No futuro, Juão deseja que seu espaço receba plantação do capim colonião, planta que aprendeu a amar ao longo dos anos. Além disso, espera que a sua casa seja preenchida por crianças de escolas públicas, prontas para explorar as trilhas ecológicas que o Mestre já consegue visualizar.

A vista do Espaço Juão de Fibra, local em que sonha transformar em Instituto para capacitação profissional e valorização da natureza pela comunidade (Foto:Arquivo Pessoal/ Juão de Fibra)

Ademais, na coleção de sonhos também aparece a Sapucaí. Para ele, a cultura goiana precisa alcançar a grande passarela do carnaval carioca. “Eu fico imaginando toda nossa cultura, nossa gente, dentro de um sambódromo, contando a história não pro estado, mas para o país inteiro”, visualiza.

Segundo Juão, quando esteve no Rio de Janeiro, já chegou até a “soprar no ouvido” a ideia para algumas pessoas ligadas à organização do espetáculo.

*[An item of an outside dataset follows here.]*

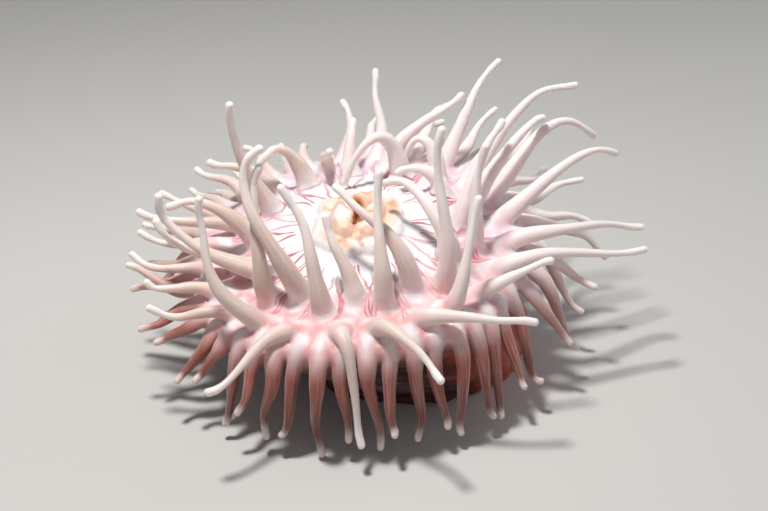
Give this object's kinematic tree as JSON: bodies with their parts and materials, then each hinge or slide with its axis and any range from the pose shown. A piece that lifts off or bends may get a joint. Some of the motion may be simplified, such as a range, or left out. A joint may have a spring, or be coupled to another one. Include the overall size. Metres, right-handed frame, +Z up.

“Mas meu maior sonho mesmo é um dia ver que as pessoas não vão ter medo de fazer artesanato por medo de passar fome. Muitos artesãos matam a arte e o dom que Deus colocou dentro deles por conta disso”, afirma.

*Esse texto está alinhado com o Objetivo de Desenvolvimento Sustentável (ODS) 8, proposto pela Organização das Nações Unidas (ONU), para Emprego digno e crescimento econômico.